Transcribe, exactly as they appear, the line that contains "Continue the FreeCAD", the line that contains "raise RuntimeError(piece.Label +", and every line in between, and nothing else.

Scripts that build objects
** Start **
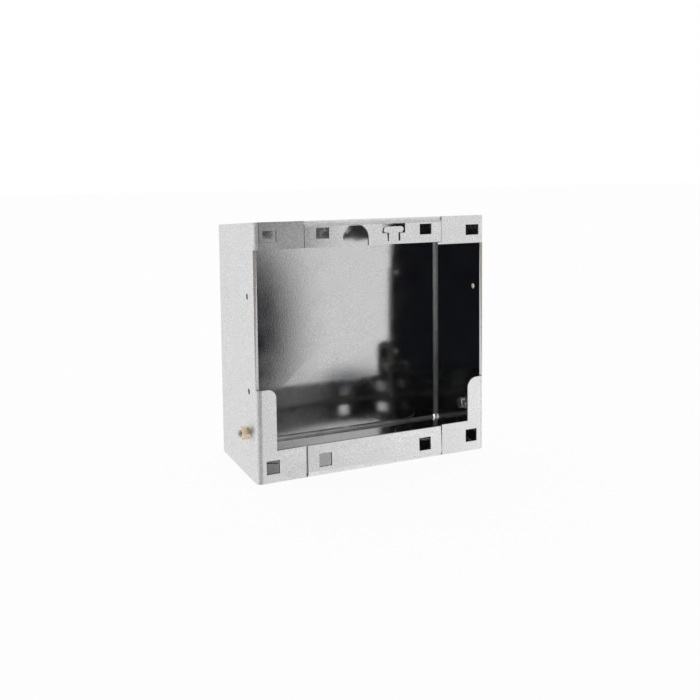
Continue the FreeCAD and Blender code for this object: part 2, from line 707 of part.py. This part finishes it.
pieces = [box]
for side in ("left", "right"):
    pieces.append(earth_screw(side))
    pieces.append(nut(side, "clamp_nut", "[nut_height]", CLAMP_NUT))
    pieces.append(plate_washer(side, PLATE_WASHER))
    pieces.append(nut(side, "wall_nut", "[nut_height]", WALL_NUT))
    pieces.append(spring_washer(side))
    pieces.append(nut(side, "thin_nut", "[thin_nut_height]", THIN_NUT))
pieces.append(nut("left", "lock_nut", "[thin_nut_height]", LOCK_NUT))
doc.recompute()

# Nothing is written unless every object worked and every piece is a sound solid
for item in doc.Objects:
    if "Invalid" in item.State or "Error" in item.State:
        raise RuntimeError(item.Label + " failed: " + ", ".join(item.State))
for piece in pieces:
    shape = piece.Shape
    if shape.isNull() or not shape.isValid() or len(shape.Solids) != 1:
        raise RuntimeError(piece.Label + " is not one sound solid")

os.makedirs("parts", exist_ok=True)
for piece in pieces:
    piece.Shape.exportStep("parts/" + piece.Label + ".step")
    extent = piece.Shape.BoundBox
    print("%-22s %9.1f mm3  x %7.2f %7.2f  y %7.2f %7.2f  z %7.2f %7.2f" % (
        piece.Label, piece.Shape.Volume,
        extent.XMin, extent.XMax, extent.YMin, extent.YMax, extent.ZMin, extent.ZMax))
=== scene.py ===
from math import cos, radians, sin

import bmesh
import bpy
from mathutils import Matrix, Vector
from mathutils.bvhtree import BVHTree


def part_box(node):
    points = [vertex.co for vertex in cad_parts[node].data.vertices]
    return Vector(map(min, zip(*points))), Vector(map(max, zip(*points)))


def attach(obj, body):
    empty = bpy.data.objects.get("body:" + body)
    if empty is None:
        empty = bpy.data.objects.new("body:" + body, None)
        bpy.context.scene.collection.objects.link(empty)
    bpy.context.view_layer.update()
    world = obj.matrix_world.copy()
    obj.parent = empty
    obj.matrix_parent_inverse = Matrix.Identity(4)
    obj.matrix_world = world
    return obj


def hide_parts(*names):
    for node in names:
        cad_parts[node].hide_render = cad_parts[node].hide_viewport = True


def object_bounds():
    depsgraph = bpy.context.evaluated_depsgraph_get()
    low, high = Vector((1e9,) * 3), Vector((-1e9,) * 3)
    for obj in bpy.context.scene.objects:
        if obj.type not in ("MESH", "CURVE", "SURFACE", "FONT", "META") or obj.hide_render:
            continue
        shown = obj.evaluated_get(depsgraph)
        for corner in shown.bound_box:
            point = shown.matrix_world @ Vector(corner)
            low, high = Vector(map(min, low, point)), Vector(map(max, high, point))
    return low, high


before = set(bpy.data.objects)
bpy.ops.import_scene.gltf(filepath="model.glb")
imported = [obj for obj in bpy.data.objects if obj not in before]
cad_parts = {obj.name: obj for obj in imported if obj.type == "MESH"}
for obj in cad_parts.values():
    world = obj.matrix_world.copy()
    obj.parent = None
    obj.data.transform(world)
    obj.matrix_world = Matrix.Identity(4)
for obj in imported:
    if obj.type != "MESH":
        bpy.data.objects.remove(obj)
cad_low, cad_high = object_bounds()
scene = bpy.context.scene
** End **
** Start **
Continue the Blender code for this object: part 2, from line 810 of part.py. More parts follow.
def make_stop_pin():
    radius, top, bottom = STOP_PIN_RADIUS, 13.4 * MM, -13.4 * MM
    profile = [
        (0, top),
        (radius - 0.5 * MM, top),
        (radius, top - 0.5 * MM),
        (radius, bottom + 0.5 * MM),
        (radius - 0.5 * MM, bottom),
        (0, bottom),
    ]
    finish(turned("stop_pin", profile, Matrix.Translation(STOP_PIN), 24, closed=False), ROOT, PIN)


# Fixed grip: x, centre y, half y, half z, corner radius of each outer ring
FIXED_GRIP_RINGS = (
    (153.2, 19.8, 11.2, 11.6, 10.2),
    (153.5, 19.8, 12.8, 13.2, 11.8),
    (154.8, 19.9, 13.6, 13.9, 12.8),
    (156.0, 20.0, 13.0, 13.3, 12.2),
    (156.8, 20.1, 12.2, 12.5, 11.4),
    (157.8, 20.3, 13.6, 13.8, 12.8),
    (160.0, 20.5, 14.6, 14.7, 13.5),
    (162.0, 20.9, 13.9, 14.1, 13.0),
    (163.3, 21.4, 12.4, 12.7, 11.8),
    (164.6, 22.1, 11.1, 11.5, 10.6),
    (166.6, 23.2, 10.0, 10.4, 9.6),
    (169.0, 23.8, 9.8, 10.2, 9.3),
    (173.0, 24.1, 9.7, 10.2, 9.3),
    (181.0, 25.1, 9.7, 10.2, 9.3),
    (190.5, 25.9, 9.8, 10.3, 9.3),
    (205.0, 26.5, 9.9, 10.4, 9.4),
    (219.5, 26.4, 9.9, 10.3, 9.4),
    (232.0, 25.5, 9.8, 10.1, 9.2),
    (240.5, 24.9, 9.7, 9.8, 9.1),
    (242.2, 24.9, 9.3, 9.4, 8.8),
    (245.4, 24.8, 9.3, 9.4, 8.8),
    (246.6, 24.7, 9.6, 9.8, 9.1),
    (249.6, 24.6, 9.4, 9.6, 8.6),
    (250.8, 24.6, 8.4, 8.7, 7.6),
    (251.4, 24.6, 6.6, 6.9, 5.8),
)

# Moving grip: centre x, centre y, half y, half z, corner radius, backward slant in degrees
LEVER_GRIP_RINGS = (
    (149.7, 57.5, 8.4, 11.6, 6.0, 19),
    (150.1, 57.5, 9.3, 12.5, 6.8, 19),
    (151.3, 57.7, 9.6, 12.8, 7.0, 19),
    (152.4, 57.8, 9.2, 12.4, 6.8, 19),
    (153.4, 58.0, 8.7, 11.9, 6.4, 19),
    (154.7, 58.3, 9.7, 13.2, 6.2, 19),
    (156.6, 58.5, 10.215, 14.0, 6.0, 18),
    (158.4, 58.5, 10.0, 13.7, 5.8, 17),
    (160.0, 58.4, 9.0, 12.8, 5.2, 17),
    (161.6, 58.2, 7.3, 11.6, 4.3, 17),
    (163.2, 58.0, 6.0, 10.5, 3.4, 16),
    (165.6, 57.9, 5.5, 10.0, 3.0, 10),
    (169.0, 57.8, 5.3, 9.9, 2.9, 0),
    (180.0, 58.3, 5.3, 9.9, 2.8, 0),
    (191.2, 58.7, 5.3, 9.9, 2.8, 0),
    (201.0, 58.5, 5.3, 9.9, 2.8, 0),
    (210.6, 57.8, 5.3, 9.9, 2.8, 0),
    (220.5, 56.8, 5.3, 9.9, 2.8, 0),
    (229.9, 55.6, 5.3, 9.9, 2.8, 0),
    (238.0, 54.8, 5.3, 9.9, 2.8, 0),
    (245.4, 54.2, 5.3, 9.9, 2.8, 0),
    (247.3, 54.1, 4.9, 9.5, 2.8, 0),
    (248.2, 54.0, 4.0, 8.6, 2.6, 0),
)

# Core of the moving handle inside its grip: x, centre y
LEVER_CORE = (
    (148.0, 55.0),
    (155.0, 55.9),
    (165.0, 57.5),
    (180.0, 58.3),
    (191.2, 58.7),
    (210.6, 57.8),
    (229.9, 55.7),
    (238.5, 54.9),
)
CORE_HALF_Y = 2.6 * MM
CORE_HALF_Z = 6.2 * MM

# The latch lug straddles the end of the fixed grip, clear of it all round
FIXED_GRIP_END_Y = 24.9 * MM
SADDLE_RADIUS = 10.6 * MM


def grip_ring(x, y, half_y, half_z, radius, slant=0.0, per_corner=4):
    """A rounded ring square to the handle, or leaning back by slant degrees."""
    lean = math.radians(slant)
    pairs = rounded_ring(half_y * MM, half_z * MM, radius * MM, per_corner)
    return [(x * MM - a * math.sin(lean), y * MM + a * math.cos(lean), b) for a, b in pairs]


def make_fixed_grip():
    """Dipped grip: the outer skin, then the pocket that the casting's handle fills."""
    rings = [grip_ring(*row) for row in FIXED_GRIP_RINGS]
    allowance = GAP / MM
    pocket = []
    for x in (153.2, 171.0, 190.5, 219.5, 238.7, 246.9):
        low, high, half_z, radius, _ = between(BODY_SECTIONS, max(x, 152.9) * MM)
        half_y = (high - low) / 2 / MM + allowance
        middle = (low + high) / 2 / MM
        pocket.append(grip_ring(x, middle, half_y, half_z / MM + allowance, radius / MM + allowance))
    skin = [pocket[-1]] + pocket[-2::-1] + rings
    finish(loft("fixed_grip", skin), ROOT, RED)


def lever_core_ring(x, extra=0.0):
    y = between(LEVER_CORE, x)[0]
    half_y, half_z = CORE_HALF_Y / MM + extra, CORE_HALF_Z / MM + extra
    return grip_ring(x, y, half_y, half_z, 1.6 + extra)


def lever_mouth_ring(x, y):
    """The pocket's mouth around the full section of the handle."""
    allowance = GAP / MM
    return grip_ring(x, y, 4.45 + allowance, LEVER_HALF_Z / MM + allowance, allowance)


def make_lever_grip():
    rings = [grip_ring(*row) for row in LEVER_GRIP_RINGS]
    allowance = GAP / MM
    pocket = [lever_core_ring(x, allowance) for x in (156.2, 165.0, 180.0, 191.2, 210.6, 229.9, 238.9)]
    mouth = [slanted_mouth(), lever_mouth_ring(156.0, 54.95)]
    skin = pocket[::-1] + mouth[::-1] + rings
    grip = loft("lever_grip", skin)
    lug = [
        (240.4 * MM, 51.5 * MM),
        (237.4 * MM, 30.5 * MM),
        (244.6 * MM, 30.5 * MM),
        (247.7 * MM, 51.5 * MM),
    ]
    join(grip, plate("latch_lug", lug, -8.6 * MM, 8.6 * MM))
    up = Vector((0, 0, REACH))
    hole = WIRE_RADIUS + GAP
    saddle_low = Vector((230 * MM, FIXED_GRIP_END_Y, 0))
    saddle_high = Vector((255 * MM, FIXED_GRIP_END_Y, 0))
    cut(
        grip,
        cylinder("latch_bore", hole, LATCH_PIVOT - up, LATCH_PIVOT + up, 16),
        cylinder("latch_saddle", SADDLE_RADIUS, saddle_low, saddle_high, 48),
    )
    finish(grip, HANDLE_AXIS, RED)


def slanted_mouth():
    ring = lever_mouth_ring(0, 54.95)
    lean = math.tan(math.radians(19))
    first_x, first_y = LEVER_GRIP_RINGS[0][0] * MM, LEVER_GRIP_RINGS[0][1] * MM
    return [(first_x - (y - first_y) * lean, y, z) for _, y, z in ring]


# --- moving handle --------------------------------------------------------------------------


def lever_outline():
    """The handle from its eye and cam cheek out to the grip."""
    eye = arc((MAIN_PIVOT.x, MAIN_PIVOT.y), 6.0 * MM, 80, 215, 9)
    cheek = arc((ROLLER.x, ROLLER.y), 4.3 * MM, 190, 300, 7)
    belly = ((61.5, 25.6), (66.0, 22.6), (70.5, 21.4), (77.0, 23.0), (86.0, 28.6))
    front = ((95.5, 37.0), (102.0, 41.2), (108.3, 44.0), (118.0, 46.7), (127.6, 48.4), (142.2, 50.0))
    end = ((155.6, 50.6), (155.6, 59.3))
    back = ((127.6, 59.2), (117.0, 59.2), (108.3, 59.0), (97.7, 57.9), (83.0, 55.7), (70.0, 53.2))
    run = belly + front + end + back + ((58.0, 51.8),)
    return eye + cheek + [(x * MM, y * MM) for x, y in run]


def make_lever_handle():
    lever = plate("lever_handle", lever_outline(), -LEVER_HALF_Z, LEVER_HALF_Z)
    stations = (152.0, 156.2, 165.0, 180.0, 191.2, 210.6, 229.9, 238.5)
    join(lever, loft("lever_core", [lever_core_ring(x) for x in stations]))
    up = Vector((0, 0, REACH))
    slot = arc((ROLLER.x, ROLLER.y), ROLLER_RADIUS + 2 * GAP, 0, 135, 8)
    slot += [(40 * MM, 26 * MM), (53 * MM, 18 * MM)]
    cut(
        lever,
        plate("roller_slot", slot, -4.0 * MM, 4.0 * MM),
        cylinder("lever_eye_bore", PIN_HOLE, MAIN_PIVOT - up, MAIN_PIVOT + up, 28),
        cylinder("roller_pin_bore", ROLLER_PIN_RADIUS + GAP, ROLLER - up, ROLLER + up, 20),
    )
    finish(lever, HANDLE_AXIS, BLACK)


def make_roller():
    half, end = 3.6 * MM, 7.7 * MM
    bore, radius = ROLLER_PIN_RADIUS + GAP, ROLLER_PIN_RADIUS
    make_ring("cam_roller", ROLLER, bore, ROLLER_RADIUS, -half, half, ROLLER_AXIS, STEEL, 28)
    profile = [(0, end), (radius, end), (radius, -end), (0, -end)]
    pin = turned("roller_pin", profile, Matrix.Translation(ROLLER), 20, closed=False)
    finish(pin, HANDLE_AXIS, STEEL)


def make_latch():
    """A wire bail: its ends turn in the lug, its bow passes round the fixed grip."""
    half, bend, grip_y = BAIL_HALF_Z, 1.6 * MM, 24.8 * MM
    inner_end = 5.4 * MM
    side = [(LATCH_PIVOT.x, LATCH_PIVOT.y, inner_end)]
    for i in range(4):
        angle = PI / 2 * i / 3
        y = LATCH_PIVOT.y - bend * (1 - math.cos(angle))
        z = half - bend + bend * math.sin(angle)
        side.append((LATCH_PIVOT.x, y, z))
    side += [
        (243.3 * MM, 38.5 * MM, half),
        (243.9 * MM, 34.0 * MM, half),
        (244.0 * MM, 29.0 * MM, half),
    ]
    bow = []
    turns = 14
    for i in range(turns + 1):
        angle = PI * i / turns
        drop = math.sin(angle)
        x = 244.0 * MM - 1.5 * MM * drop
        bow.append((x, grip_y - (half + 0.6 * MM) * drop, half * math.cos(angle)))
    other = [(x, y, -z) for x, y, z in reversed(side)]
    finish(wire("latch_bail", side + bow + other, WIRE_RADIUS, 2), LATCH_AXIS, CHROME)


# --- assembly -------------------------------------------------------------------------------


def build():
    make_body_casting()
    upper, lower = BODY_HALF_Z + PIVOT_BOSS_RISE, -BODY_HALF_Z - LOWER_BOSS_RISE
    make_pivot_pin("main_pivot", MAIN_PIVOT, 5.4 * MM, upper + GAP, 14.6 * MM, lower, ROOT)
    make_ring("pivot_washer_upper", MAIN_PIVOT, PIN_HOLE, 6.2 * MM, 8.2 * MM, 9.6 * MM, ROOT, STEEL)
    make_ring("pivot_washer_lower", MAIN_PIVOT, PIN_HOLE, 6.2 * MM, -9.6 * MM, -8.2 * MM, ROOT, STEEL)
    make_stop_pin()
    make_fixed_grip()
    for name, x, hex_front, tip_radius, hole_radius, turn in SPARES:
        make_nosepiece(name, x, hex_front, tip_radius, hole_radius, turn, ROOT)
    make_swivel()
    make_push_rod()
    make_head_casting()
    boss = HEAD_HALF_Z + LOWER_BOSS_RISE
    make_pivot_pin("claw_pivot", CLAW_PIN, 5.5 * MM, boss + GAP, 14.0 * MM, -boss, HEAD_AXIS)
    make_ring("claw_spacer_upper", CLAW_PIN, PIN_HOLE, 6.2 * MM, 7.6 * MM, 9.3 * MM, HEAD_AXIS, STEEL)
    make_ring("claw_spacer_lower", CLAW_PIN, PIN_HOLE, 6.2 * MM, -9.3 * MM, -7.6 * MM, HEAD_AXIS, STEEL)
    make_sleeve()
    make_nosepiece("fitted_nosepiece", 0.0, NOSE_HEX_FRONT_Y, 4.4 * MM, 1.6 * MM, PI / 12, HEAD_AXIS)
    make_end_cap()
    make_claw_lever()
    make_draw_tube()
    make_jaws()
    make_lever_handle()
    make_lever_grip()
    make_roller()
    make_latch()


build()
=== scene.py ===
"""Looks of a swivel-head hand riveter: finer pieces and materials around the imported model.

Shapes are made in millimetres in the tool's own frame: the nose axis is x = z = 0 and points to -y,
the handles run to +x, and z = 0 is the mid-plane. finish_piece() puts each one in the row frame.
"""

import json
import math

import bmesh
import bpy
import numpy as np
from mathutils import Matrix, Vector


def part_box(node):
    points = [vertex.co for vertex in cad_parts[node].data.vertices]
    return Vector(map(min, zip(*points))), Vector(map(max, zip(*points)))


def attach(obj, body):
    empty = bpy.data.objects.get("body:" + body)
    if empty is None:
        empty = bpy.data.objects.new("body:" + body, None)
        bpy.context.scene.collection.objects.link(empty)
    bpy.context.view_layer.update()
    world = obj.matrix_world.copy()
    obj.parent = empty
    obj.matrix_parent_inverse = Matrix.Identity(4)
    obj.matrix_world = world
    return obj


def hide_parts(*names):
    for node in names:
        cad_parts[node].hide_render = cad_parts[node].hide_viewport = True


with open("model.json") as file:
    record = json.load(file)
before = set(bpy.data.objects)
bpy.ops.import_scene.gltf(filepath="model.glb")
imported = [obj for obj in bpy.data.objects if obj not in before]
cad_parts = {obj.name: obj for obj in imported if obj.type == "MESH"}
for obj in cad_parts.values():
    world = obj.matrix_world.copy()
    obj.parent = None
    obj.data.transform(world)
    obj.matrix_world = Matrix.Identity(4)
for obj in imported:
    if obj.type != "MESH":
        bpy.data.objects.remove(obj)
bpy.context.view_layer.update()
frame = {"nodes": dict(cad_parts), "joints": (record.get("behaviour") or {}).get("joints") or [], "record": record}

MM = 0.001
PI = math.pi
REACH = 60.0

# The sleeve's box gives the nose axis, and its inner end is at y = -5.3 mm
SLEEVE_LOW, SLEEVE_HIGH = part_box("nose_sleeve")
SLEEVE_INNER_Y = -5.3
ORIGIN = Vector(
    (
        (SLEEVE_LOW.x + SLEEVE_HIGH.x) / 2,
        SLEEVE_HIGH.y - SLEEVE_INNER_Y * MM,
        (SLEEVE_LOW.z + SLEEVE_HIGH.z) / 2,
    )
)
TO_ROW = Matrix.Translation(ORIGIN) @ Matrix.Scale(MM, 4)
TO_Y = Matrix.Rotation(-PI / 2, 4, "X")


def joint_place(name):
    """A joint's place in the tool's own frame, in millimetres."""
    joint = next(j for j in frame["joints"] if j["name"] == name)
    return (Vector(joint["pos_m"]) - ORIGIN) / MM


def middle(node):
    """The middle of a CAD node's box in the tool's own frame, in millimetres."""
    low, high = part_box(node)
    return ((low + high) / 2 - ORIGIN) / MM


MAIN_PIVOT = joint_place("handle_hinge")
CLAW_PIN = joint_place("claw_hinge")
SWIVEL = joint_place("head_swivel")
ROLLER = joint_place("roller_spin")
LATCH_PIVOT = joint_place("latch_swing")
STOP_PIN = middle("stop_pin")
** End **
EXPECTED ANSWER
Continue the FreeCAD and Blender code for this object: part 2, from line 707 of part.py. This part finishes it.
pieces = [box]
for side in ("left", "right"):
    pieces.append(earth_screw(side))
    pieces.append(nut(side, "clamp_nut", "[nut_height]", CLAMP_NUT))
    pieces.append(plate_washer(side, PLATE_WASHER))
    pieces.append(nut(side, "wall_nut", "[nut_height]", WALL_NUT))
    pieces.append(spring_washer(side))
    pieces.append(nut(side, "thin_nut", "[thin_nut_height]", THIN_NUT))
pieces.append(nut("left", "lock_nut", "[thin_nut_height]", LOCK_NUT))
doc.recompute()

# Nothing is written unless every object worked and every piece is a sound solid
for item in doc.Objects:
    if "Invalid" in item.State or "Error" in item.State:
        raise RuntimeError(item.Label + " failed: " + ", ".join(item.State))
for piece in pieces:
    shape = piece.Shape
    if shape.isNull() or not shape.isValid() or len(shape.Solids) != 1:
        raise RuntimeError(piece.Label + " is not one sound solid")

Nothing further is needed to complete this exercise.